Damage to the stonework on St. Thomas's Church after a nearby bomb exploded on the 7th September, 1940.


Bomb damage on the Grace Mary Estate, Tividale. In November 1940.


The Duke of Kent, inspecting the Home Guard in Dudley Market Place, on the 19th December, 1940.

Two British Restaurants opened in Dudley. The restaurants were established by the Ministry of Food and known as communal feeding centres. By 1943 there were over 2,000 British Restaurants which offered affordable, nutritionally balanced meals, to help people to supplement the meagre food rations. They were staffed by volunteers from the Women’s Volunteer Service and allowed people to eat-out, or take food away to eat at home.

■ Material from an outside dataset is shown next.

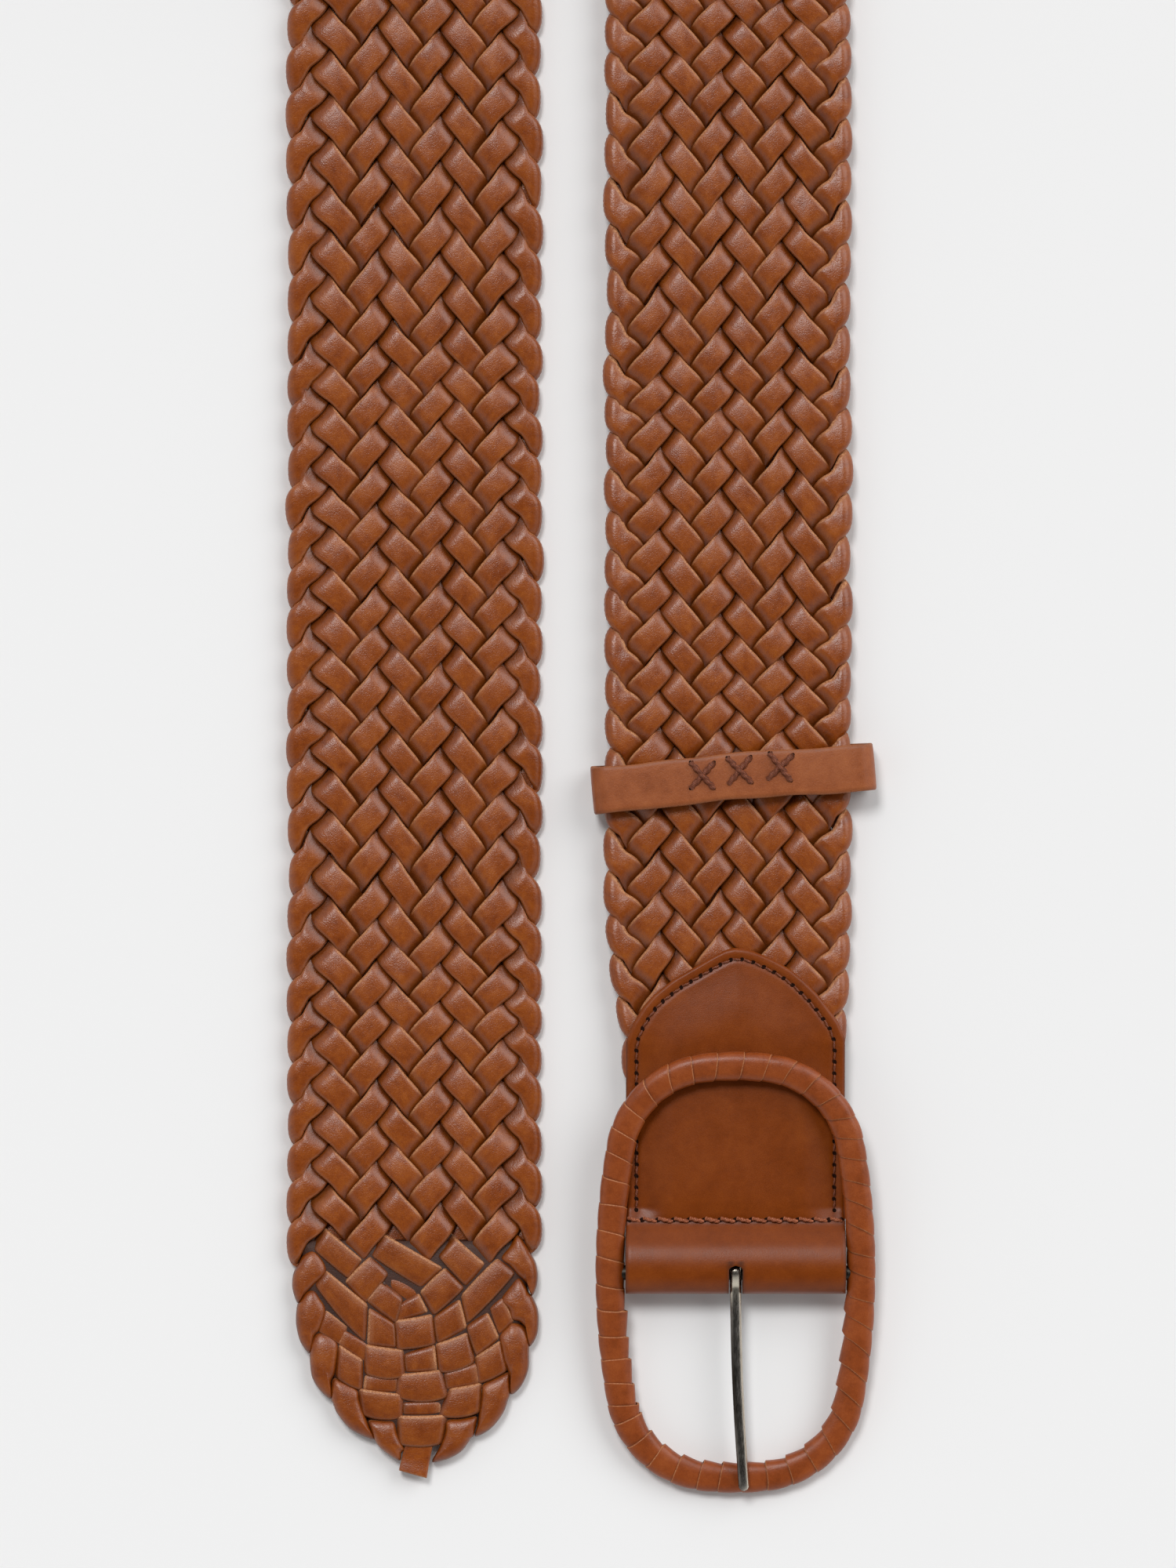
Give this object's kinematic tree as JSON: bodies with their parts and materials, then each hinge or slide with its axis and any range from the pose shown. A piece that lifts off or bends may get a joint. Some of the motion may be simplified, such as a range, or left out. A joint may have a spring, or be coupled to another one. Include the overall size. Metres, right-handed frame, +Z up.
{
  "type": "belt",
  "caption": "Wide braided leather belt with a leather-covered oval centre-bar buckle, a folded chape and a loose keeper, laid with both ends side by side and its middle on edge in a loop.",
  "frame": {"origin": "centre of the belt's bounding box, on the surface it lies on", "axes": "+X across the two legs towards the buckle leg, +Y from the tip and buckle towards the loop, +Z up"},
  "size_m": [0.1404, 0.5466, 0.0602],
  "materials": {
    "braid_leather": "semi-gloss cognac leather laces with paler cut edges",
    "chape_leather": "smooth burnished cognac leather",
    "keeper_leather": "smooth cognac leather strip",
    "cover_leather": "thin cognac leather wound round the frame",
    "thread": "waxed twisted thread",
    "steel": "plated steel"
  },
  "bodies": {
    "loop_buckle_half": {"strap_loop_buckle_half": "braid_leather"},
    "loop_tip_half": {"strap_loop_tip_half": "braid_leather"},
    "tip_leg": {"strap_tip_leg": "braid_leather", "tip_lace_tail": "braid_leather"},
    "buckle_leg": {"strap_buckle_leg": "braid_leather", "strap_lace_ends": "braid_leather", "chape_tab": "chape_leather", "chape_edge_seam": "thread", "chape_cross_seam": "thread"},
    "keeper": {"keeper_loop": "keeper_leather", "keeper_lap_seam": "thread"},
    "buckle": {"buckle_core": "steel", "buckle_bar": "steel", "buckle_cover_upper": "cover_leather", "buckle_cover_lower": "cover_leather"},
    "prong": {"prong": "steel"}
  },
  "joints": [
    {"name": "loop_open", "type": "hinge", "parent": "loop_buckle_half", "child": "loop_tip_half", "pos_m": [-0.00218, 0.27326, 0], "axis": [0, 0, -1], "range_deg": [0, 60]},
    {"name": "tip_leg_lift", "type": "hinge", "parent": "loop_tip_half", "child": "tip_leg", "pos_m": [-0.03933, 0.08596, 0.00464], "axis": [-1, 0, 0], "range_deg": [0, 45]},
    {"name": "buckle_leg_lift", "type": "hinge", "parent": "loop_buckle_half", "child": "buckle_leg", "pos_m": [0.03497, 0.08596, 0.00654], "axis": [-1, 0, 0], "range_deg": [0, 45]},
    {"name": "keeper_slide", "type": "slide", "parent": "buckle_leg", "child": "keeper", "axis": [0, 1, 0], "range_m": [-0.03, 0.18]},
    {"name": "buckle_swing", "type": "hinge", "parent": "buckle_leg", "child": "buckle", "pos_m": [0.03672, -0.22084, 0.00683], "axis": [1, 0, 0], "range_deg": [0, 95]},
    {"name": "prong_swing", "type": "hinge", "parent": "buckle", "child": "prong", "pos_m": [0.03672, -0.22084, 0.00683], "axis": [-1, 0, 0], "range_deg": [0, 80]}
  ]
}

Salvage campaigns were introduced in 1941, in which scrap metal was collected, including wrought iron railings which were taken down to be used as scrap. Large amounts of waste paper were also collected. In 1942, Dudley collected 126 tons.

Ernest Bevin introduced conscription for women in 1941. Anyone between the ages of 18 and 50 who had no children under the age of 14 was required to do work of national importance. This included joining the Women's Royal Naval Service, the Women's Auxiliary Air Force, the Women's Auxiliary Territorial Service, the Land Army, working on war work in factories, or joining the nursing services. Nurseries were established to help women with childcare and in 1943 school meals were introduced for children.

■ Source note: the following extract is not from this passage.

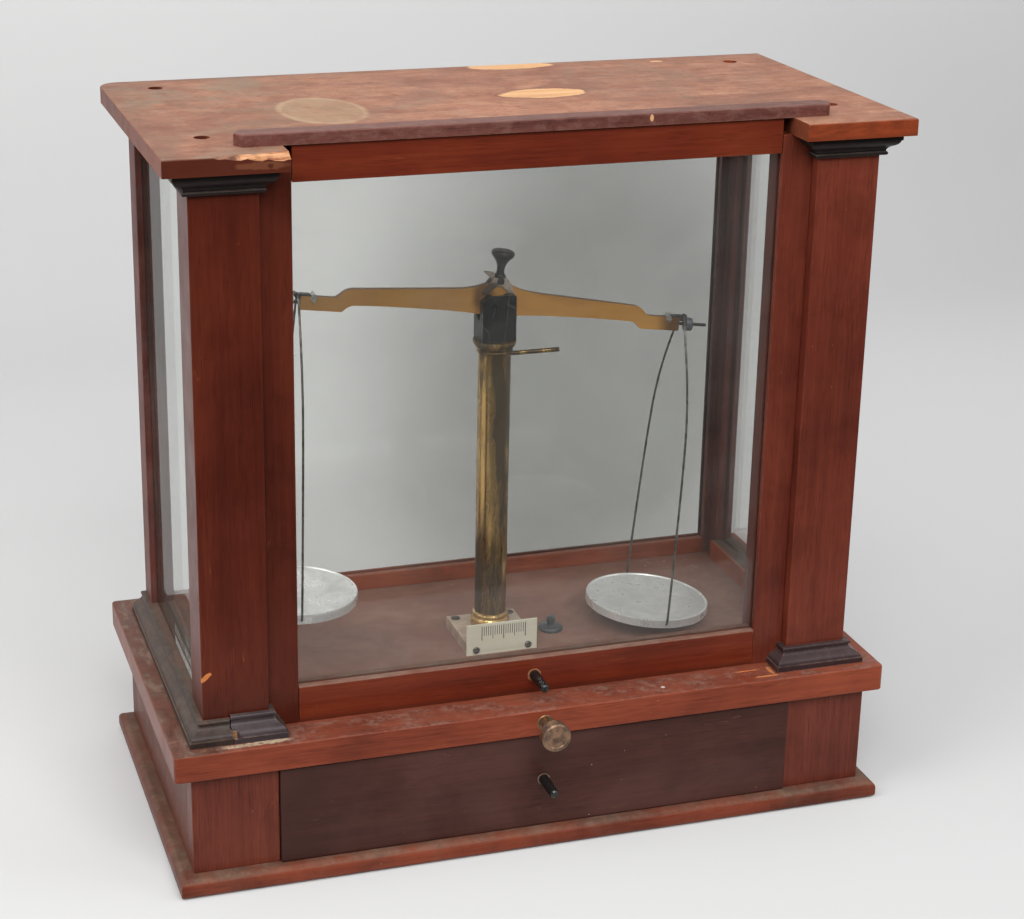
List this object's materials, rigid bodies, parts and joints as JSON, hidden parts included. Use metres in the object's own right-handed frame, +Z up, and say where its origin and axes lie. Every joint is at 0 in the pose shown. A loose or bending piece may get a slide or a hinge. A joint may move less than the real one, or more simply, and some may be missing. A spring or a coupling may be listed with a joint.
{
  "type": "analytical balance",
  "caption": "Glazed wooden case with a sliding front sash and a drawer, holding a knife-edge beam balance on a brass pillar with two hanging pans.",
  "frame": {"origin": "centre of the base board's underside, on the surface it stands on", "axes": "+Z up, +Y to the back of the case, +X to the right of a person facing the sash"},
  "size_m": [0.4338, 0.2425, 0.4287],
  "materials": {
    "mahogany_base": "varnished, worn edges",
    "mahogany_plinth": "varnished",
    "drawer_wood": "varnished, dark",
    "secondary_wood": "bare",
    "mahogany_deck": "dusty varnish",
    "mahogany_column": "varnished",
    "moulding_wood": "dark, dusty",
    "ebonised_wood": "black",
    "mahogany_post": "varnished, dusty",
    "clear_glass": "clear, slightly dusty",
    "mahogany_top": "worn, stained",
    "steel_screw": "aged",
    "dull_nickel": "dull",
    "polished_brass": "polished",
    "tarnished_brass": "lacquered, dark tarnish",
    "ivory": "satin",
    "grey_metal": "dull",
    "aged_brass_knob": "aged",
    "steel": "plain",
    "black_block": "black",
    "agate": "polished",
    "beam_brass": "lacquered, satin",
    "bright_steel": "ground",
    "dark_steel": "dark, aged",
    "black_knob": "black, worn",
    "aluminium_pan": "satin",
    "mahogany_sash": "varnished, orange-red",
    "ebony_peg": "black, polished"
  },
  "bodies": {
    "case": {"base_board": "mahogany_base", "plinth_corner_blocks": "mahogany_plinth", "plinth_sides": "mahogany_plinth", "plinth_back": "mahogany_plinth", "drawer_guides": "secondary_wood", "deck_board": "mahogany_deck", "column_left": "mahogany_column", "column_right": "mahogany_column", "stile_left": "mahogany_column", "stile_right": "mahogany_column", "base_moulding_left": "moulding_wood", "base_moulding_broken_piece": "moulding_wood", "base_moulding_right": "moulding_wood", "capital_left": "ebonised_wood", "capital_right": "ebonised_wood", "rear_posts": "mahogany_post", "sill_rails": "mahogany_post", "head_rails": "secondary_wood", "side_panes": "clear_glass", "back_pane": "clear_glass", "top_board": "mahogany_top", "top_board_screws": "steel_screw", "pillar_base_plate": "dull_nickel", "pillar_plate_screws": "steel_screw", "pillar_foot_ring": "polished_brass", "pillar_tube": "tarnished_brass", "pillar_collar": "tarnished_brass", "scale_plate": "ivory", "scale_plate_screws": "steel_screw", "plumb_line_arm": "tarnished_brass", "plumb_index": "grey_metal", "arrest_bushing": "polished_brass"},
    "sash": {"sash_top_rail": "mahogany_sash", "sash_cap_strip": "mahogany_sash", "sash_bottom_rail": "mahogany_sash", "sash_glass": "clear_glass", "sash_peg": "ebony_peg"},
    "drawer": {"drawer_front": "drawer_wood", "drawer_box_sides": "secondary_wood", "drawer_bottom": "secondary_wood", "drawer_peg": "ebony_peg"},
    "arrest": {"arrest_shaft": "steel", "arrest_knob": "aged_brass_knob", "arrest_cam": "steel"},
    "lift": {"lift_rod": "steel", "beam_block": "black_block", "agate_plates": "agate"},
    "beam": {"beam": "beam_brass", "centre_knife": "bright_steel", "terminal_knives": "bright_steel", "beam_saddle": "dull_nickel", "end_hooks": "dark_steel", "balance_screw_rods": "dark_steel"},
    "gravity_knob": {"gravity_knob": "black_knob"},
    "balance_nut_left": {"balance_nut_left": "dark_steel"},
    "balance_nut_right": {"balance_nut_right": "dark_steel"},
    "bow_left": {"bow_left": "dark_steel"},
    "bow_right": {"bow_right": "dark_steel"},
    "pan_left": {"pan_left": "aluminium_pan"},
    "pan_right": {"pan_right": "aluminium_pan"}
  },
  "joints": [
    {"name": "sash_slide", "type": "slide", "parent": "case", "child": "sash", "axis": [0, 0, 1], "range_m": [0, 0.25]},
    {"name": "drawer_slide", "type": "slide", "parent": "case", "child": "drawer", "axis": [0, -1, 0], "range_m": [0, 0.15]},
    {"name": "arrest_turn", "type": "hinge", "parent": "case", "child": "arrest", "pos_m": [0, -0.11, 0.0793], "axis": [0, 1, 0], "range_deg": [-4, 100]},
    {"name": "arrest_lift", "type": "slide", "parent": "case", "child": "lift", "axis": [0, 0, 1], "range_m": [0, 0.002]},
    {"name": "beam_swing", "type": "hinge", "parent": "lift", "child": "beam", "pos_m": [0, -0.002, 0.301], "axis": [0, 1, 0], "range_deg": [-15.2, 0]},
    {"name": "gravity_knob_turn", "type": "hinge", "parent": "beam", "child": "gravity_knob", "pos_m": [0.00265, -0.002, 0.32082], "axis": [0.1323, 0, 0.9912], "continuous": true},
    {"name": "balance_nut_left_turn", "type": "hinge", "parent": "beam", "child": "balance_nut_left", "pos_m": [-0.1245, -0.002, 0.31307], "axis": [0.9912, 0, -0.1323], "continuous": true},
    {"name": "balance_nut_right_turn", "type": "hinge", "parent": "beam", "child": "balance_nut_right", "pos_m": [0.12331, -0.002, 0.28001], "axis": [0.9912, 0, -0.1323], "continuous": true},
    {"name": "bow_left_hang", "type": "hinge", "parent": "beam", "child": "bow_left", "pos_m": [-0.11924, -0.002, 0.31691], "axis": [0.1045, 0.9945, -0.0027], "range_deg": [-0.5, 15.7]},
    {"name": "bow_right_hang", "type": "hinge", "parent": "beam", "child": "bow_right", "pos_m": [0.11924, -0.002, 0.28509], "axis": [0.0574, 0.9983, -0.0047], "range_deg": [-0.5, 15.7]},
    {"name": "pan_left_tilt", "type": "hinge", "parent": "bow_left", "child": "pan_left", "pos_m": [-0.12412, -0.002, 0.13067], "axis": [0.1045, 0.9945, -0.0027], "range_deg": [-5, 5]},
    {"name": "pan_right_tilt", "type": "hinge", "parent": "bow_right", "child": "pan_right", "pos_m": [0.10398, -0.002, 0.09942], "axis": [0.0574, 0.9983, -0.0047], "range_deg": [-5, 5]}
  ],
  "couplings": [
    {"joint": "arrest_turn", "follows": "arrest_lift", "rad_per_m": 785.32},
    {"joint": "bow_left_hang", "follows": "beam_swing", "ratio": -1},
    {"joint": "bow_right_hang", "follows": "beam_swing", "ratio": -1}
  ]
}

On the 26th February, 1942, the king and queen inspected around 2,000 civil defence personnel at Dudley cricket ground. Around 10,000 people came to watch the event. During the early 1940s, both Dudley Girls’ High School and Dudley Grammar School sent children to harvest camps to help with the harvest, during the shortage of labour.

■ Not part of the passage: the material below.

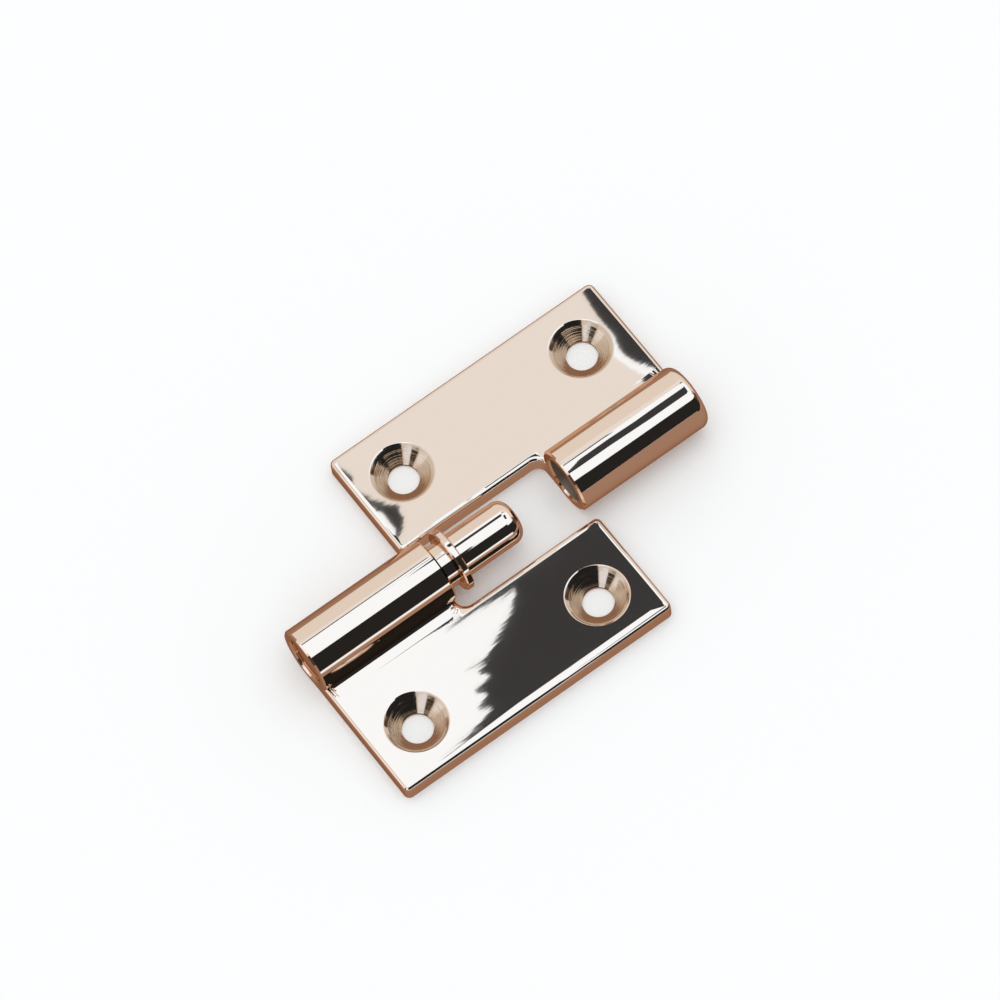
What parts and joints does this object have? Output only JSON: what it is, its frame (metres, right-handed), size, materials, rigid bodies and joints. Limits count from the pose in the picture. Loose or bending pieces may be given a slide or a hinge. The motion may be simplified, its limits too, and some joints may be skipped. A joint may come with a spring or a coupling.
{
  "type": "lift off hinge",
  "caption": "Polished lift off hinge, taken apart: a notched leaf with a fixed pin and loose washer, and a matching leaf with a blind socket that slides off it.",
  "frame": {"origin": "midway between the pin leaf's two screw holes, on its flat back", "axes": "+X along the hinge pin towards its free end, +Y from the pin leaf to the socket leaf, +Z out of the countersunk faces, away from the backs"},
  "size_m": [0.0729, 0.052, 0.0108],
  "materials": {
    "polished_leaf": "mirror polished, with a rose copper tone",
    "polished_pin": "turned and polished, with a rose copper tone",
    "polished_washer": "turned and polished, with a rose copper tone"
  },
  "bodies": {
    "pin_leaf": {"pin_leaf": "polished_leaf", "hinge_pin": "polished_pin"},
    "washer": {"washer": "polished_washer"},
    "socket_leaf": {"socket_leaf": "polished_leaf"}
  },
  "joints": [
    {"name": "leaf_swing", "type": "hinge", "parent": "pin_leaf", "child": "washer", "pos_m": [0.0025, 0.0175, 0.0054], "axis": [1, 0, 0], "range_deg": [-100, 180]},
    {"name": "lift_off", "type": "slide", "parent": "washer", "child": "socket_leaf", "axis": [1, 0, 0], "range_m": [-0.02055, 0]}
  ]
}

There was a shortage of coal miners and so between December 1943 and March 1948, young British men were conscripted to work in the coal mines. They were known as 'Bevin boys'.

During 1942, more air raid shelters were built at Dudley to improve the civil defence facilities. There were severe shortages and so people were asked to use less water and take fewer baths, clothes were rationed, newspapers were restricted to four pages and petrol was only available for essential use.

After the defeat of the Luftwaffe, the air raids ended. Dudley had 358 air raid alerts, but only a small number of bombs were dropped. One of them landed near St. Thomas’s Church, on the 7th September, 1940, destroying the Three Swans public house, on the opposite side of High Street (number 177). Some slight damage from the explosion can still be seen today in the church’s stonework. There was one fatality in Dudley, a Mrs. George Marlow.

In January 1944, Rab Butler’s Education Act promised free secondary education for all.


The march at the beginning of Sedgley's Salute the Soldier Week, on the 17th April, 1944.

After the D-Day invasion of Europe in 1944, civil defence duties were reduced, the local Home Guard disbanded at St. Thomas’s Church on the 3rd December, the blackout ended and the streets were again lit at night. The war in Europe ended on the 8th May, 1945 and was declared at an end when Japan formally surrendered on the 2nd September. There were massive celebrations, street parties and Churchill dissolved parliament. Many changes would soon follow with the landslide victory of the Labour Party and the introduction of increased nationalisation and the creation of the welfare state.


A VE Day street party that was held in Lowe Avenue, Darlaston. Courtesy of Mavis Young.

Like many of the local factories in the early 1940s, the Co-Operative Wholesale Society (CWS) warehouse in Hall Street, which supplied many local Co-Op stores, had its own fire brigade. The CWS National Works Fire Brigade competed in the National Fire Service annual competitions and on the 8th July, 1944 won the Dudley divisional competition at the Revo Sports Centre. Amazingly the fire brigade’s room at the factory, now occupied by the Alan Nuttall Partnership, was rediscovered in 2016, still in its original condition with the old uniforms, gas masks, canvas hoses and fire pump trailer, with 'CWS DUDLEY' lettered in gold on the front.